**PROVIDED DATA**
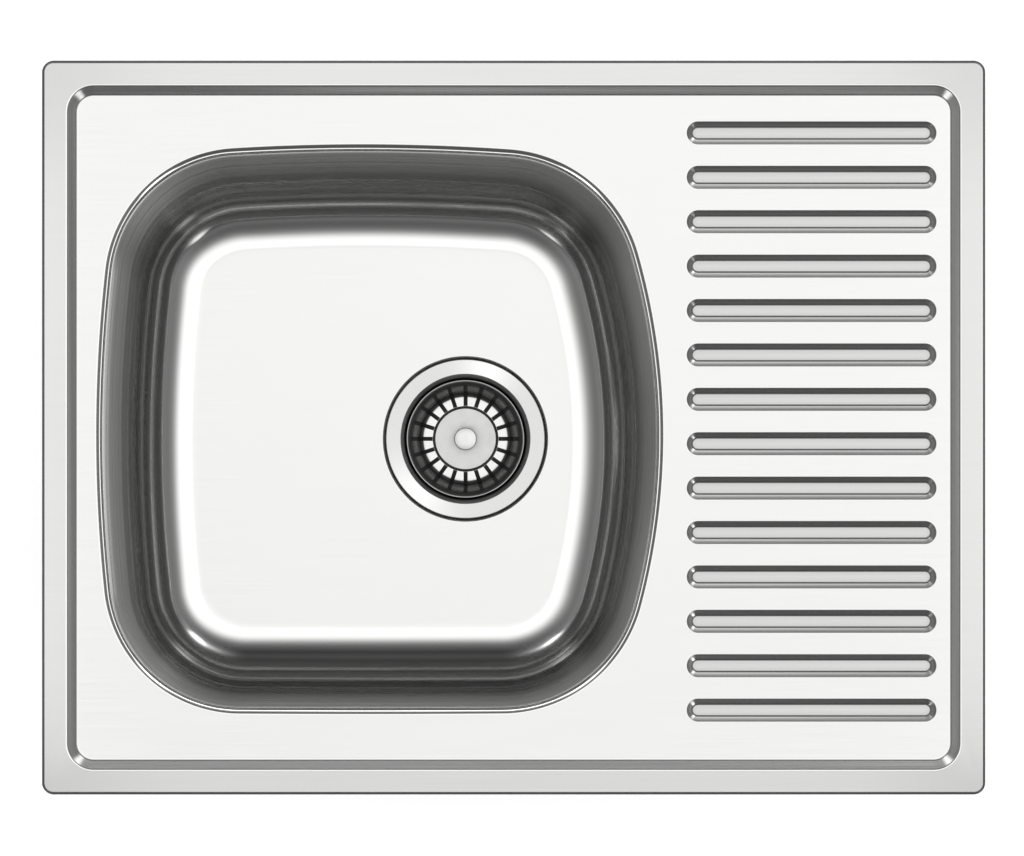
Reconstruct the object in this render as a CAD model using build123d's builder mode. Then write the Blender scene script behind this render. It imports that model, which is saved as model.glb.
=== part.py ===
from build123d import *
import os
from math import atan2, degrees, tan

# An inset kitchen sink with a grooved drainboard, its basket waste and its fixing clamps.
# Millimetres, +Z up. The origin is the middle of the outline, on the plane of the worktop
# that the rim rests on. +X runs to the drainboard and +Y to the back.

# ---- the pressed sheet ----
SHEET = 0.8
SINK_LENGTH = 640.0
SINK_WIDTH = 498.0
RIM_TOP = 4.0  # above the worktop
RIM_CORNER = 8.0
RIM_EDGE = 2.5  # radius where the rim turns down
RAMP_INSET = 16.0  # from the outside to where the rim starts to fall
RAMP_WIDTH = 8.4
RAMP_CORNER = 19.0
RIM_BEVEL = 1.0  # on the underside of the turned-down edge
FIELD_DROP = 5.0  # from the rim down to the recessed field
FIELD_TOP = RIM_TOP - FIELD_DROP
FIELD_UNDER = FIELD_TOP - SHEET
FIELD_LENGTH = SINK_LENGTH - 2 * (RAMP_INSET + RAMP_WIDTH)
FIELD_WIDTH = SINK_WIDTH - 2 * (RAMP_INSET + RAMP_WIDTH)

# ---- the bowl, by the sharp corners that its bends round off ----
BOWL_LEFT = -280.0
BOWL_RIGHT = 98.0
BOWL_FRONT = -190.8
BOWL_BACK = 188.7
BOWL_LEFT_BOW = 17.0  # how far each side stands out beyond its two corners
BOWL_RIGHT_BOW = 40.0
BOWL_BACK_BOW = 9.0
BOWL_FRONT_BOW = 1.0
BOWL_LEFT_CORNER = 89.0
BOWL_RIGHT_CORNER = 94.0
BOWL_DEPTH = 160.0
BOWL_DRAW_IN = 20.6  # how far the sides lean in on the way down
BOWL_FOOT_SHIFT = (-1.2, -6.8)  # the floor lies a little to the left and to the front
BOWL_EDGE = 7.0
BOWL_EDGE_BEVEL = 4.2  # on the underside of that edge
BOWL_FOOT = 42.0
FLOOR_TOP = FIELD_TOP - BOWL_DEPTH

# ---- the drainboard ----
GROOVES = 14
GROOVE_PITCH = 30.15
GROOVE_LENGTH = 169.8
GROOVE_WIDTH = 15.7
GROOVE_FLOOR = 7.5
GROOVE_DEPTH = 2.6
GROOVE_X = 202.3
GROOVE_Y = 4.1

# ---- the seat of the waste in the bowl's floor ----
DRAIN = (-34.0, -8.0)
SEAT_RADIUS = 58.2
SEAT_DEPTH = 3.5
SEAT_SLOPE = 2.4
DRAIN_HOLE = 44.6

# ---- what seals and quietens ----
STRIP_GAP = 1.4  # from the turned-down edge
STRIP_WIDTH = 7.0
PAD_LENGTH = 110.0
PAD_WIDTH = 180.0
PAD_THICKNESS = 2.0
PAD_CORNER = 8.0
PAD_X = -152.0

# ---- rails and clamps, in (outward, up) from the rail's outer face and the field's underside ----
RAIL_INSET = 1.0  # from the field's edge to the rail's outer face
RAIL_SHEET = 1.0
RAIL_FLANGE = 6.5
RAIL_DROP = 18.0
RAIL_BEND = 1.0
LONG_RAIL = 470.0
SHORT_RAIL = 330.0
SLOT_TOP = -6.1
SLOT_BOTTOM = -8.2
HOOK_SHEET = 2.0
HOOK_WIDTH = 14.0
HOOK_TAIL = (-3.2, -11.5)
HOOK_TONGUE = -6.2  # the top of the tongue that goes through the rail's slot
HOOK_FOOT = (14.5, -21.0)
SCREW_OUT = 8.5  # from the rail's outer face to the screw's axis
SCREW_RADIUS = 2.5
SCREW_FIT = 0.05
SCREW_TIP = -19.0
SCREW_HEAD = 4.6  # to a corner of the hexagon
HEXAGON = 6
SCREW_HEAD_HEIGHT = 4.0
SCREW_SLOT = 1.2
CLAW_SHEET = 2.5
CLAW_WIDTH = 18.0
CLAW_HEEL = (2.2, -41.0)
CLAW_UNDER = -46.25
CLAW_KNEE = 18.5
CLAW_TIP = (22.0, -40.0)
CLAW_NOTCH = 5.0
CLAW_HOLE = 2.7
LONG_CLAMPS = (-170.0, 170.0)
SHORT_CLAMPS = (0.0,)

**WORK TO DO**
Each line of the material above needs to be quoted exactly, please.

**FINISHED ANSWER**
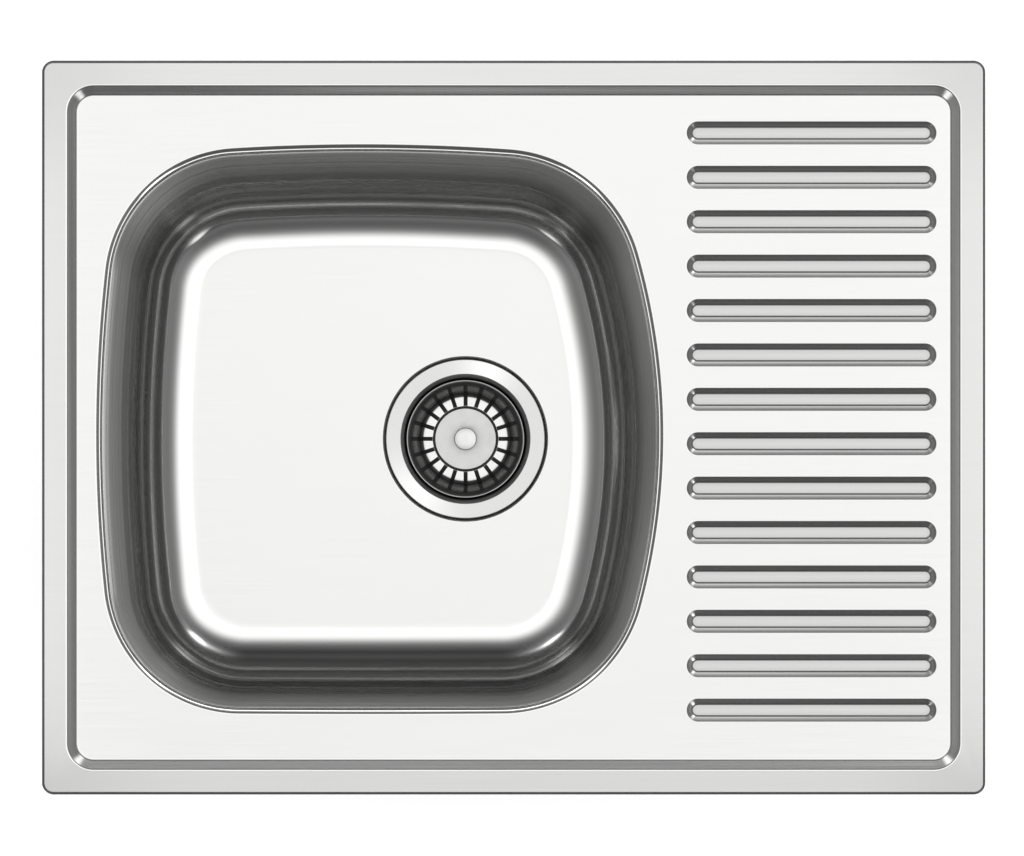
Reconstruct the object in this render as a CAD model using build123d's builder mode. Then write the Blender scene script behind this render. It imports that model, which is saved as model.glb.
=== part.py ===
from build123d import *
import os
from math import atan2, degrees, tan

# An inset kitchen sink with a grooved drainboard, its basket waste and its fixing clamps.
# Millimetres, +Z up. The origin is the middle of the outline, on the plane of the worktop
# that the rim rests on. +X runs to the drainboard and +Y to the back.

# ---- the pressed sheet ----
SHEET = 0.8
SINK_LENGTH = 640.0
SINK_WIDTH = 498.0
RIM_TOP = 4.0  # above the worktop
RIM_CORNER = 8.0
RIM_EDGE = 2.5  # radius where the rim turns down
RAMP_INSET = 16.0  # from the outside to where the rim starts to fall
RAMP_WIDTH = 8.4
RAMP_CORNER = 19.0
RIM_BEVEL = 1.0  # on the underside of the turned-down edge
FIELD_DROP = 5.0  # from the rim down to the recessed field
FIELD_TOP = RIM_TOP - FIELD_DROP
FIELD_UNDER = FIELD_TOP - SHEET
FIELD_LENGTH = SINK_LENGTH - 2 * (RAMP_INSET + RAMP_WIDTH)
FIELD_WIDTH = SINK_WIDTH - 2 * (RAMP_INSET + RAMP_WIDTH)

# ---- the bowl, by the sharp corners that its bends round off ----
BOWL_LEFT = -280.0
BOWL_RIGHT = 98.0
BOWL_FRONT = -190.8
BOWL_BACK = 188.7
BOWL_LEFT_BOW = 17.0  # how far each side stands out beyond its two corners
BOWL_RIGHT_BOW = 40.0
BOWL_BACK_BOW = 9.0
BOWL_FRONT_BOW = 1.0
BOWL_LEFT_CORNER = 89.0
BOWL_RIGHT_CORNER = 94.0
BOWL_DEPTH = 160.0
BOWL_DRAW_IN = 20.6  # how far the sides lean in on the way down
BOWL_FOOT_SHIFT = (-1.2, -6.8)  # the floor lies a little to the left and to the front
BOWL_EDGE = 7.0
BOWL_EDGE_BEVEL = 4.2  # on the underside of that edge
BOWL_FOOT = 42.0
FLOOR_TOP = FIELD_TOP - BOWL_DEPTH

# ---- the drainboard ----
GROOVES = 14
GROOVE_PITCH = 30.15
GROOVE_LENGTH = 169.8
GROOVE_WIDTH = 15.7
GROOVE_FLOOR = 7.5
GROOVE_DEPTH = 2.6
GROOVE_X = 202.3
GROOVE_Y = 4.1

# ---- the seat of the waste in the bowl's floor ----
DRAIN = (-34.0, -8.0)
SEAT_RADIUS = 58.2
SEAT_DEPTH = 3.5
SEAT_SLOPE = 2.4
DRAIN_HOLE = 44.6

# ---- what seals and quietens ----
STRIP_GAP = 1.4  # from the turned-down edge
STRIP_WIDTH = 7.0
PAD_LENGTH = 110.0
PAD_WIDTH = 180.0
PAD_THICKNESS = 2.0
PAD_CORNER = 8.0
PAD_X = -152.0

# ---- rails and clamps, in (outward, up) from the rail's outer face and the field's underside ----
RAIL_INSET = 1.0  # from the field's edge to the rail's outer face
RAIL_SHEET = 1.0
RAIL_FLANGE = 6.5
RAIL_DROP = 18.0
RAIL_BEND = 1.0
LONG_RAIL = 470.0
SHORT_RAIL = 330.0
SLOT_TOP = -6.1
SLOT_BOTTOM = -8.2
HOOK_SHEET = 2.0
HOOK_WIDTH = 14.0
HOOK_TAIL = (-3.2, -11.5)
HOOK_TONGUE = -6.2  # the top of the tongue that goes through the rail's slot
HOOK_FOOT = (14.5, -21.0)
SCREW_OUT = 8.5  # from the rail's outer face to the screw's axis
SCREW_RADIUS = 2.5
SCREW_FIT = 0.05
SCREW_TIP = -19.0
SCREW_HEAD = 4.6  # to a corner of the hexagon
HEXAGON = 6
SCREW_HEAD_HEIGHT = 4.0
SCREW_SLOT = 1.2
CLAW_SHEET = 2.5
CLAW_WIDTH = 18.0
CLAW_HEEL = (2.2, -41.0)
CLAW_UNDER = -46.25
CLAW_KNEE = 18.5
CLAW_TIP = (22.0, -40.0)
CLAW_NOTCH = 5.0
CLAW_HOLE = 2.7
LONG_CLAMPS = (-170.0, 170.0)
SHORT_CLAMPS = (0.0,)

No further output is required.